Material provided.

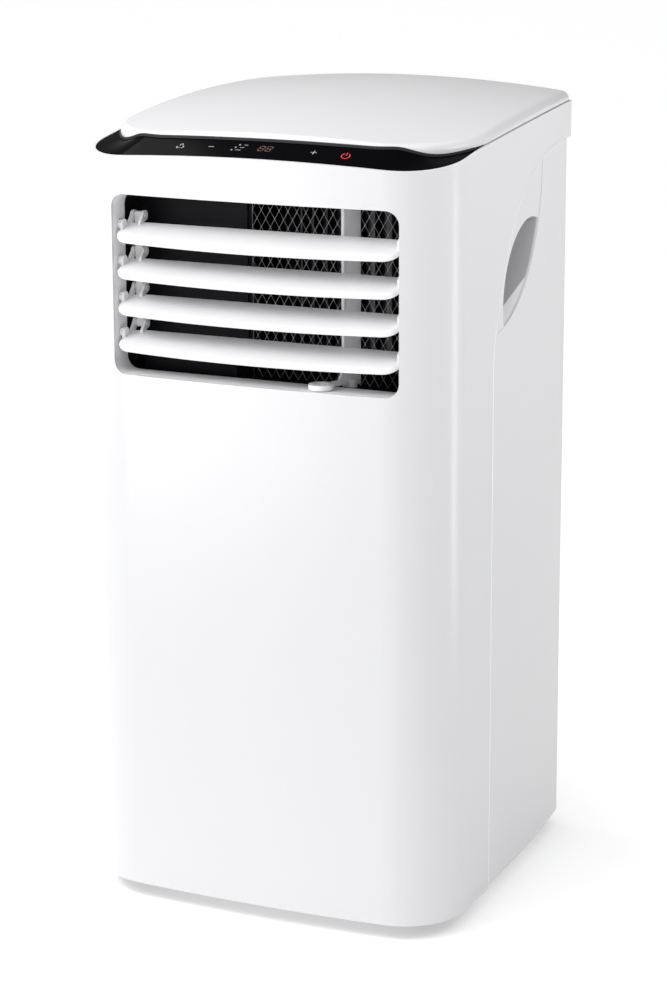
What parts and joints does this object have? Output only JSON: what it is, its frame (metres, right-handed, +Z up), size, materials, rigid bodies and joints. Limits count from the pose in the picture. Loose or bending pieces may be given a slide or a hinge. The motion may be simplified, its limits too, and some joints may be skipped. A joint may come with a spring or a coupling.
{
  "type": "portable air conditioner",
  "caption": "Upright portable air conditioner with tilting front louvres, a swinging vane, grips in its sides, castors, a rear exhaust collar and its cooling parts inside.",
  "frame": {"origin": "on the floor under the middle of the overall box", "axes": "+X to the right seen from the front, +Y to the rear, +Z up"},
  "size_m": [0.345, 0.3594, 0.7126],
  "materials": {
    "white_casing": "satin white",
    "white_lid": "smooth glossy white",
    "white_moving": "satin white",
    "black_gloss": "piano black",
    "circuit_board": "green solder mask",
    "grey_plastic": "light grey, fine texture",
    "dark_plastic": "charcoal",
    "bright_wire": "bright drawn wire",
    "black_fan": "dark satin",
    "motor_steel": "grey enamel",
    "black_paint": "black enamel",
    "black_rubber": "matt",
    "plated_steel": "zinc plated",
    "copper": "copper tube",
    "base_plastic": "grey",
    "filter_net": "fine net",
    "black_plastic": "fine texture",
    "aluminium_can": "drawn can",
    "coil_fins": "fine fins",
    "grey_castor": "grey",
    "castor_tread": "matt"
  },
  "bodies": {
    "casing": {"front_shell": "white_casing", "rear_shell": "white_casing", "top_lid": "white_lid", "lid_seal": "black_rubber", "handle_cup_left": "white_casing", "handle_cup_right": "white_casing", "control_panel": "black_gloss", "display_board": "circuit_board", "outlet_bezel": "grey_plastic", "outlet_duct": "dark_plastic", "guard_mesh": "bright_wire", "upper_scroll_case": "dark_plastic", "lower_scroll_case": "dark_plastic", "upper_fan_motor": "motor_steel", "lower_fan_motor": "motor_steel", "exhaust_duct": "dark_plastic", "exhaust_collar": "grey_plastic", "compressor": "black_paint", "compressor_feet": "black_rubber", "accumulator": "black_paint", "accumulator_bracket": "plated_steel", "refrigerant_tubes": "copper", "drain_tray": "dark_plastic", "base_pan": "base_plastic", "lower_grille": "white_moving", "cord_gland": "black_plastic", "rear_screws": "plated_steel", "control_box": "plated_steel", "control_board": "circuit_board", "run_capacitor": "aluminium_can", "evaporator": "coil_fins", "evaporator_bends": "copper", "condenser": "coil_fins", "condenser_bends": "copper"},
    "louvre_1": {"louvre_1": "white_moving"},
    "louvre_2": {"louvre_2": "white_moving"},
    "louvre_3": {"louvre_3": "white_moving"},
    "louvre_4": {"louvre_4": "white_moving"},
    "tie_bar": {"louvre_tie_bar": "white_moving"},
    "vane": {"vertical_vane": "white_moving"},
    "upper_fan_wheel": {"upper_impeller": "black_fan"},
    "lower_fan_wheel": {"lower_impeller": "black_fan"},
    "filter": {"upper_filter_frame": "white_moving", "upper_filter_mesh": "filter_net"},
    "upper_drain_plug": {"drain_plug_upper": "black_rubber"},
    "lower_drain_plug": {"drain_plug_lower": "black_rubber"},
    "castor_1": {"castor_fork_1": "grey_castor"},
    "castor_1_wheel": {"castor_wheel_1": "castor_tread"},
    "castor_2": {"castor_fork_2": "grey_castor"},
    "castor_2_wheel": {"castor_wheel_2": "castor_tread"},
    "castor_3": {"castor_fork_3": "grey_castor"},
    "castor_3_wheel": {"castor_wheel_3": "castor_tread"},
    "castor_4": {"castor_fork_4": "grey_castor"},
    "castor_4_wheel": {"castor_wheel_4": "castor_tread"}
  },
  "joints": [
    {"name": "louvre_1_tilt", "type": "hinge", "parent": "casing", "child": "louvre_1", "pos_m": [0, -0.1575, 0.609], "axis": [1, 0, 0], "range_deg": [-35, 14]},
    {"name": "louvre_2_tilt", "type": "hinge", "parent": "casing", "child": "louvre_2", "pos_m": [0, -0.1575, 0.5776], "axis": [1, 0, 0], "range_deg": [-35, 14]},
    {"name": "louvre_3_tilt", "type": "hinge", "parent": "casing", "child": "louvre_3", "pos_m": [0, -0.1575, 0.5462], "axis": [1, 0, 0], "range_deg": [-35, 14]},
    {"name": "louvre_4_tilt", "type": "hinge", "parent": "casing", "child": "louvre_4", "pos_m": [0, -0.1575, 0.5148], "axis": [1, 0, 0], "range_deg": [-35, 14]},
    {"name": "tie_bar_pivot", "type": "hinge", "parent": "louvre_1", "child": "tie_bar", "pos_m": [-0.124, -0.13987, 0.6147], "axis": [1, 0, 0], "range_deg": [-14, 35]},
    {"name": "vane_swing", "type": "hinge", "parent": "casing", "child": "vane", "pos_m": [0.0725, -0.1298, 0.56], "axis": [0, 0, 1], "range_deg": [-20, 60]},
    {"name": "upper_fan_spin", "type": "hinge", "parent": "casing", "child": "upper_fan_wheel", "pos_m": [0.035, 0.005, 0.48], "axis": [0, 0, 1], "continuous": true},
    {"name": "lower_fan_spin", "type": "hinge", "parent": "casing", "child": "lower_fan_wheel", "pos_m": [0.02, 0.041, 0.17], "axis": [0, 1, 0], "continuous": true},
    {"name": "castor_1_swivel", "type": "hinge", "parent": "casing", "child": "castor_1", "pos_m": [-0.135, -0.125, 0.036], "axis": [0, 0, 1], "continuous": true},
    {"name": "castor_1_roll", "type": "hinge", "parent": "castor_1", "child": "castor_1_wheel", "pos_m": [-0.135, -0.116, 0.016], "axis": [1, 0, 0], "continuous": true},
    {"name": "castor_2_swivel", "type": "hinge", "parent": "casing", "child": "castor_2", "pos_m": [0.135, -0.125, 0.036], "axis": [0, 0, 1], "continuous": true},
    {"name": "castor_2_roll", "type": "hinge", "parent": "castor_2", "child": "castor_2_wheel", "pos_m": [0.135, -0.116, 0.016], "axis": [1, 0, 0], "continuous": true},
    {"name": "castor_3_swivel", "type": "hinge", "parent": "casing", "child": "castor_3", "pos_m": [-0.12, 0.122, 0.036], "axis": [0, 0, 1], "continuous": true},
    {"name": "castor_3_roll", "type": "hinge", "parent": "castor_3", "child": "castor_3_wheel", "pos_m": [-0.12, 0.131, 0.016], "axis": [1, 0, 0], "continuous": true},
    {"name": "castor_4_swivel", "type": "hinge", "parent": "casing", "child": "castor_4", "pos_m": [0.12, 0.122, 0.036], "axis": [0, 0, 1], "continuous": true},
    {"name": "castor_4_roll", "type": "hinge", "parent": "castor_4", "child": "castor_4_wheel", "pos_m": [0.12, 0.131, 0.016], "axis": [1, 0, 0], "continuous": true},
    {"name": "filter_slide", "type": "slide", "parent": "casing", "child": "filter", "axis": [0, 1, 0], "range_m": [0, 0.06]},
    {"name": "upper_plug_pull", "type": "slide", "parent": "casing", "child": "upper_drain_plug", "axis": [0, 1, 0], "range_m": [0, 0.02]},
    {"name": "lower_plug_pull", "type": "slide", "parent": "casing", "child": "lower_drain_plug", "axis": [0, 1, 0], "range_m": [0, 0.02]}
  ],
  "couplings": [
    {"joint": "louvre_2_tilt", "follows": "louvre_1_tilt", "ratio": 1},
    {"joint": "louvre_3_tilt", "follows": "louvre_1_tilt", "ratio": 1},
    {"joint": "louvre_4_tilt", "follows": "louvre_1_tilt", "ratio": 1},
    {"joint": "tie_bar_pivot", "follows": "louvre_1_tilt", "ratio": -1}
  ]
}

Given request.
Using the data above, reproduce every line exactly.

Response below.
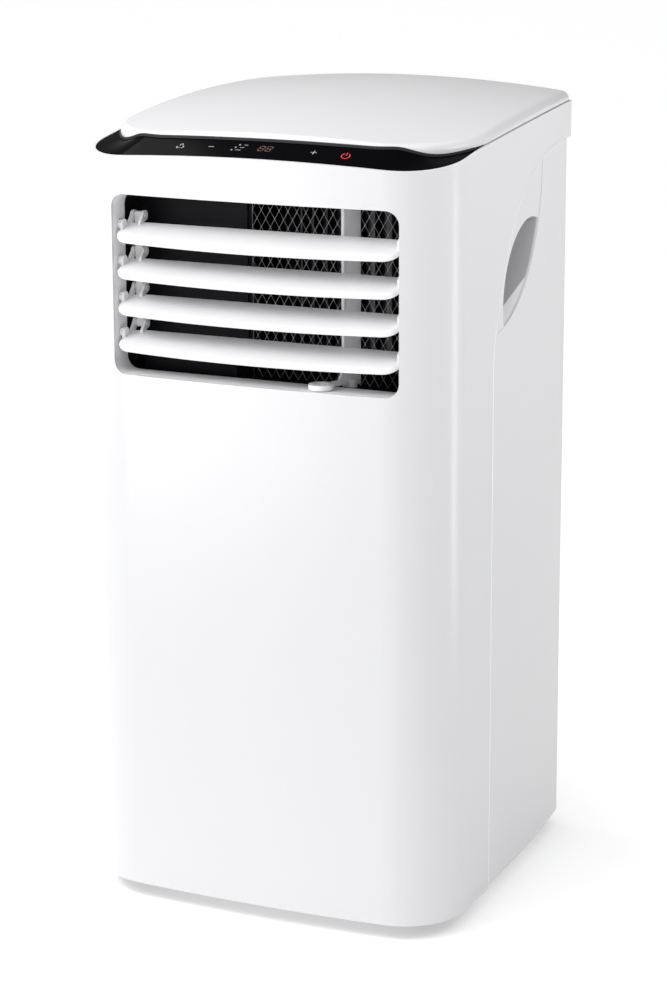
What parts and joints does this object have? Output only JSON: what it is, its frame (metres, right-handed, +Z up), size, materials, rigid bodies and joints. Limits count from the pose in the picture. Loose or bending pieces may be given a slide or a hinge. The motion may be simplified, its limits too, and some joints may be skipped. A joint may come with a spring or a coupling.
{
  "type": "portable air conditioner",
  "caption": "Upright portable air conditioner with tilting front louvres, a swinging vane, grips in its sides, castors, a rear exhaust collar and its cooling parts inside.",
  "frame": {"origin": "on the floor under the middle of the overall box", "axes": "+X to the right seen from the front, +Y to the rear, +Z up"},
  "size_m": [0.345, 0.3594, 0.7126],
  "materials": {
    "white_casing": "satin white",
    "white_lid": "smooth glossy white",
    "white_moving": "satin white",
    "black_gloss": "piano black",
    "circuit_board": "green solder mask",
    "grey_plastic": "light grey, fine texture",
    "dark_plastic": "charcoal",
    "bright_wire": "bright drawn wire",
    "black_fan": "dark satin",
    "motor_steel": "grey enamel",
    "black_paint": "black enamel",
    "black_rubber": "matt",
    "plated_steel": "zinc plated",
    "copper": "copper tube",
    "base_plastic": "grey",
    "filter_net": "fine net",
    "black_plastic": "fine texture",
    "aluminium_can": "drawn can",
    "coil_fins": "fine fins",
    "grey_castor": "grey",
    "castor_tread": "matt"
  },
  "bodies": {
    "casing": {"front_shell": "white_casing", "rear_shell": "white_casing", "top_lid": "white_lid", "lid_seal": "black_rubber", "handle_cup_left": "white_casing", "handle_cup_right": "white_casing", "control_panel": "black_gloss", "display_board": "circuit_board", "outlet_bezel": "grey_plastic", "outlet_duct": "dark_plastic", "guard_mesh": "bright_wire", "upper_scroll_case": "dark_plastic", "lower_scroll_case": "dark_plastic", "upper_fan_motor": "motor_steel", "lower_fan_motor": "motor_steel", "exhaust_duct": "dark_plastic", "exhaust_collar": "grey_plastic", "compressor": "black_paint", "compressor_feet": "black_rubber", "accumulator": "black_paint", "accumulator_bracket": "plated_steel", "refrigerant_tubes": "copper", "drain_tray": "dark_plastic", "base_pan": "base_plastic", "lower_grille": "white_moving", "cord_gland": "black_plastic", "rear_screws": "plated_steel", "control_box": "plated_steel", "control_board": "circuit_board", "run_capacitor": "aluminium_can", "evaporator": "coil_fins", "evaporator_bends": "copper", "condenser": "coil_fins", "condenser_bends": "copper"},
    "louvre_1": {"louvre_1": "white_moving"},
    "louvre_2": {"louvre_2": "white_moving"},
    "louvre_3": {"louvre_3": "white_moving"},
    "louvre_4": {"louvre_4": "white_moving"},
    "tie_bar": {"louvre_tie_bar": "white_moving"},
    "vane": {"vertical_vane": "white_moving"},
    "upper_fan_wheel": {"upper_impeller": "black_fan"},
    "lower_fan_wheel": {"lower_impeller": "black_fan"},
    "filter": {"upper_filter_frame": "white_moving", "upper_filter_mesh": "filter_net"},
    "upper_drain_plug": {"drain_plug_upper": "black_rubber"},
    "lower_drain_plug": {"drain_plug_lower": "black_rubber"},
    "castor_1": {"castor_fork_1": "grey_castor"},
    "castor_1_wheel": {"castor_wheel_1": "castor_tread"},
    "castor_2": {"castor_fork_2": "grey_castor"},
    "castor_2_wheel": {"castor_wheel_2": "castor_tread"},
    "castor_3": {"castor_fork_3": "grey_castor"},
    "castor_3_wheel": {"castor_wheel_3": "castor_tread"},
    "castor_4": {"castor_fork_4": "grey_castor"},
    "castor_4_wheel": {"castor_wheel_4": "castor_tread"}
  },
  "joints": [
    {"name": "louvre_1_tilt", "type": "hinge", "parent": "casing", "child": "louvre_1", "pos_m": [0, -0.1575, 0.609], "axis": [1, 0, 0], "range_deg": [-35, 14]},
    {"name": "louvre_2_tilt", "type": "hinge", "parent": "casing", "child": "louvre_2", "pos_m": [0, -0.1575, 0.5776], "axis": [1, 0, 0], "range_deg": [-35, 14]},
    {"name": "louvre_3_tilt", "type": "hinge", "parent": "casing", "child": "louvre_3", "pos_m": [0, -0.1575, 0.5462], "axis": [1, 0, 0], "range_deg": [-35, 14]},
    {"name": "louvre_4_tilt", "type": "hinge", "parent": "casing", "child": "louvre_4", "pos_m": [0, -0.1575, 0.5148], "axis": [1, 0, 0], "range_deg": [-35, 14]},
    {"name": "tie_bar_pivot", "type": "hinge", "parent": "louvre_1", "child": "tie_bar", "pos_m": [-0.124, -0.13987, 0.6147], "axis": [1, 0, 0], "range_deg": [-14, 35]},
    {"name": "vane_swing", "type": "hinge", "parent": "casing", "child": "vane", "pos_m": [0.0725, -0.1298, 0.56], "axis": [0, 0, 1], "range_deg": [-20, 60]},
    {"name": "upper_fan_spin", "type": "hinge", "parent": "casing", "child": "upper_fan_wheel", "pos_m": [0.035, 0.005, 0.48], "axis": [0, 0, 1], "continuous": true},
    {"name": "lower_fan_spin", "type": "hinge", "parent": "casing", "child": "lower_fan_wheel", "pos_m": [0.02, 0.041, 0.17], "axis": [0, 1, 0], "continuous": true},
    {"name": "castor_1_swivel", "type": "hinge", "parent": "casing", "child": "castor_1", "pos_m": [-0.135, -0.125, 0.036], "axis": [0, 0, 1], "continuous": true},
    {"name": "castor_1_roll", "type": "hinge", "parent": "castor_1", "child": "castor_1_wheel", "pos_m": [-0.135, -0.116, 0.016], "axis": [1, 0, 0], "continuous": true},
    {"name": "castor_2_swivel", "type": "hinge", "parent": "casing", "child": "castor_2", "pos_m": [0.135, -0.125, 0.036], "axis": [0, 0, 1], "continuous": true},
    {"name": "castor_2_roll", "type": "hinge", "parent": "castor_2", "child": "castor_2_wheel", "pos_m": [0.135, -0.116, 0.016], "axis": [1, 0, 0], "continuous": true},
    {"name": "castor_3_swivel", "type": "hinge", "parent": "casing", "child": "castor_3", "pos_m": [-0.12, 0.122, 0.036], "axis": [0, 0, 1], "continuous": true},
    {"name": "castor_3_roll", "type": "hinge", "parent": "castor_3", "child": "castor_3_wheel", "pos_m": [-0.12, 0.131, 0.016], "axis": [1, 0, 0], "continuous": true},
    {"name": "castor_4_swivel", "type": "hinge", "parent": "casing", "child": "castor_4", "pos_m": [0.12, 0.122, 0.036], "axis": [0, 0, 1], "continuous": true},
    {"name": "castor_4_roll", "type": "hinge", "parent": "castor_4", "child": "castor_4_wheel", "pos_m": [0.12, 0.131, 0.016], "axis": [1, 0, 0], "continuous": true},
    {"name": "filter_slide", "type": "slide", "parent": "casing", "child": "filter", "axis": [0, 1, 0], "range_m": [0, 0.06]},
    {"name": "upper_plug_pull", "type": "slide", "parent": "casing", "child": "upper_drain_plug", "axis": [0, 1, 0], "range_m": [0, 0.02]},
    {"name": "lower_plug_pull", "type": "slide", "parent": "casing", "child": "lower_drain_plug", "axis": [0, 1, 0], "range_m": [0, 0.02]}
  ],
  "couplings": [
    {"joint": "louvre_2_tilt", "follows": "louvre_1_tilt", "ratio": 1},
    {"joint": "louvre_3_tilt", "follows": "louvre_1_tilt", "ratio": 1},
    {"joint": "louvre_4_tilt", "follows": "louvre_1_tilt", "ratio": 1},
    {"joint": "tie_bar_pivot", "follows": "louvre_1_tilt", "ratio": -1}
  ]
}